The recall is a potent weapon, part of the Progressive Era reforms that gave California the initiative and the referendum. But it can also be easily abused to threaten an incumbent who has done nothing wrong except show political courage on tough issues.

And that’s exactly what’s happening here: McGoldrick, who represents a relatively moderate district, is taking the lead on two key attempts to challenge the city’s car-driven transportation culture. He’s the author of a measure that would close Golden Gate Park to cars on Saturdays, at least for a six-month trial — something the trustees of the de Young Museum have been fighting bitterly. And he’s the chief backer of a plan to add bus-only lanes to Geary Boulevard, which would create a relatively cheap, efficient rapid transit system along one of the city’s main commute arteries.

Those positions have angered a small group of people, led by David Heller, who owns a beauty supply store on Geary and is adamantly opposed to anything that would reduce car traffic or parking on the street. Heller — who ran unsuccessfully against McGoldrick in 2004 — now wants to recall the supervisor, who has less than two years left in office anyway.

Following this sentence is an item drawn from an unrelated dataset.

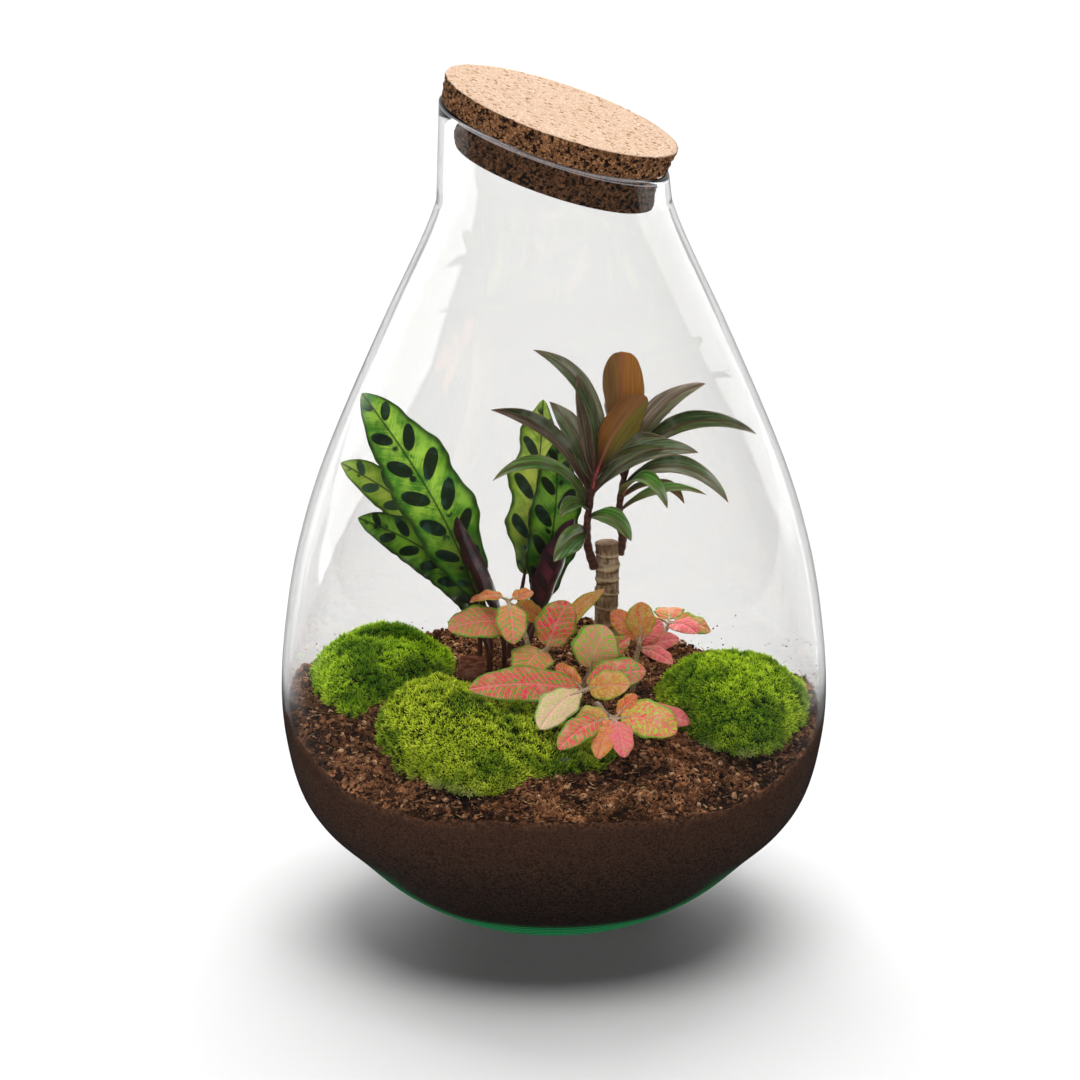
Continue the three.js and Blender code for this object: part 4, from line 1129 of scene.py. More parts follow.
def leaf_blade(pile, leaf, rows, columns, thick, groove, quilt, quilt_pairs, **fields):
    """A thin closed blade with a grooved midrib, puckered between its side veins."""
    at, length, roll = midrib(leaf)
    start = min(leaf["stalk"] / length, 0.9)
    even = np.linspace(0, 1, rows + 1)
    grown = even + leaf["crowd"] * (0.5 - 0.5 * np.cos(math.pi * even) - even)
    point, along, up, side = at(start + (1 - start) * grown)
    sideways = side * math.cos(roll) + up * math.sin(roll)
    normal = up * math.cos(roll) - side * math.sin(roll)
    grow, fall = outlines[leaf["outline"]]
    peak = grow / (grow + fall)
    width = leaf["width"] * grown ** grow * (1 - grown) ** fall / (peak ** grow * (1 - peak) ** fall)

    # From here each row is a place along the blade, and each column one across it, from -1 to 1.
    grown = grown[:, None]
    across = np.linspace(-1, 1, columns + 1)[None]
    from_rib = np.abs(across)
    crease = np.sqrt(across * across + 0.003)
    swing = np.sin(2 * math.pi * leaf["waves"] * grown + np.where(across < 0, 2.2, 0))
    crimp = np.sin(2 * math.pi * leaf["waves"] * 3.1 * grown + np.where(across < 0, 1.1, 0)) * from_rib ** 4
    half = np.maximum(width[:, None] / 2, 0.14)
    half = half * (1 + leaf["scallop"] * swing + 0.25 * leaf["scallop"] * crimp)
    beside = across * half
    wave = leaf["wave"] * swing
    ease = np.minimum(1, half / (0.25 * leaf["width"]))
    bowl = leaf["fold"] * (crease - 0.055) + leaf["cup"] * across * across
    vein = np.cos(2 * math.pi * (quilt_pairs * grown - 1.6 * from_rib))
    vein = vein * from_rib ** 0.7 * (1 - from_rib) ** 0.4
    lift = half * bowl + wave * ease * across * across + 0.18 * wave * ease * crimp
    lift = lift - groove * np.exp(-(beside / 0.6) ** 2) * ease + quilt * vein * ease
    slope = leaf["fold"] * across / crease + 2 * leaf["cup"] * across + 2 * wave * ease * across / half
    middle = point[:, None] + sideways[:, None] * beside[..., None] + normal[:, None] * lift[..., None]
    outward = unit(normal[:, None] - sideways[:, None] * np.clip(slope, -2, 2)[..., None])
    deep = thick / 2 * (1 - 0.62 * from_rib ** 3) * np.clip(ease * 1.6, 0.3, 1)
    rib = 0.45 * np.exp(-(beside / 0.7) ** 2) * ease * (1 - grown)
    top = middle + outward * deep[..., None]
    under = middle - outward * (deep + rib)[..., None]
    points = np.concatenate([top.reshape(-1, 3), under.reshape(-1, 3)])

    blade_length = length * (1 - start)
    shares = np.stack(np.broadcast_arrays(grown, across, 0 * half), axis=-1).reshape(-1, 3)
    sizes = np.stack(np.broadcast_arrays(grown * blade_length, beside, half), axis=-1).reshape(-1, 3)
    both = {"leaf_share": np.tile(shares, (2, 1)), "leaf_mm": np.tile(sizes, (2, 1))}
    for key, value in fields.items():
        both[key] = np.broadcast_to(np.asarray(value, float), (len(points), *np.shape(value)))
    first = pile.count
    upper, others = sheet_faces(rows, columns)
    pile.add(points, [upper], 0, **both)
    pile.faces.append(others + first)
    pile.finishes.append(np.full(len(others), 1))


def tube(pile, path, radii, sides, finish_number, **fields):
    """A round stalk along a path, with a radius at each point of it."""
    path = np.asarray(path, float)
    along = unit(np.gradient(path, axis=0))
    side = np.cross(along[0], [0.23, 0.91, 0.35])
    frames = []
    for way in along:
        side = unit(side - way * (side @ way))
        frames.append((side, np.cross(way, side)))
    turn = even_turns(sides)
    radii = np.asarray(radii, float).reshape(len(path), -1)
    rings = [
        point + radius[:, None] * (np.outer(np.cos(turn), first) + np.outer(np.sin(turn), second))
        for point, radius, (first, second) in zip(path, np.broadcast_to(radii, (len(path), sides)), frames)
    ]
    points, faces = lathe(rings, path[0], path[-1])
    gone = np.concatenate([[0], np.cumsum(np.linalg.norm(np.diff(path, axis=0), axis=1))])
    rows = {"stalk_mm": np.concatenate([[gone[0]], np.repeat(gone, sides), [gone[-1]]])}
    for key, value in fields.items():
        size = np.shape(value) if np.shape(value)[0] == len(points) else (len(points), *np.shape(value))
        rows[key] = np.broadcast_to(np.asarray(value, float), size)
    pile.add(points, faces, finish_number, **rows)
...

Heller insists that McGoldrick is defying the will of the voters, because a majority of District 1 voted against Saturday road closures in 2000 and because McGoldrick hasn’t adequately addressed the concerns of some merchants who fear the loss of parking spaces under the transit plan.

Let’s get a couple things straight: the 2000 ballot had a pair of competing road-closure measures that left a lot of voters confused — and the museum people ran a misleading campaign that helped muddy the waters even more. The vote that year was hardly an accurate reflection of how San Franciscans or people in the Richmond view weekend road closures.

In fact, the car-free Sunday in the park is one of the city’s most popular regular events — and a study commissioned by Mayor Gavin Newsom, who is not a fan of road closures, showed that the traffic and parking impacts on the neighborhoods are almost nonexistent. McGoldrick has been willing to stand up to the mayor and the powerful museum board on this, and that’s a good thing.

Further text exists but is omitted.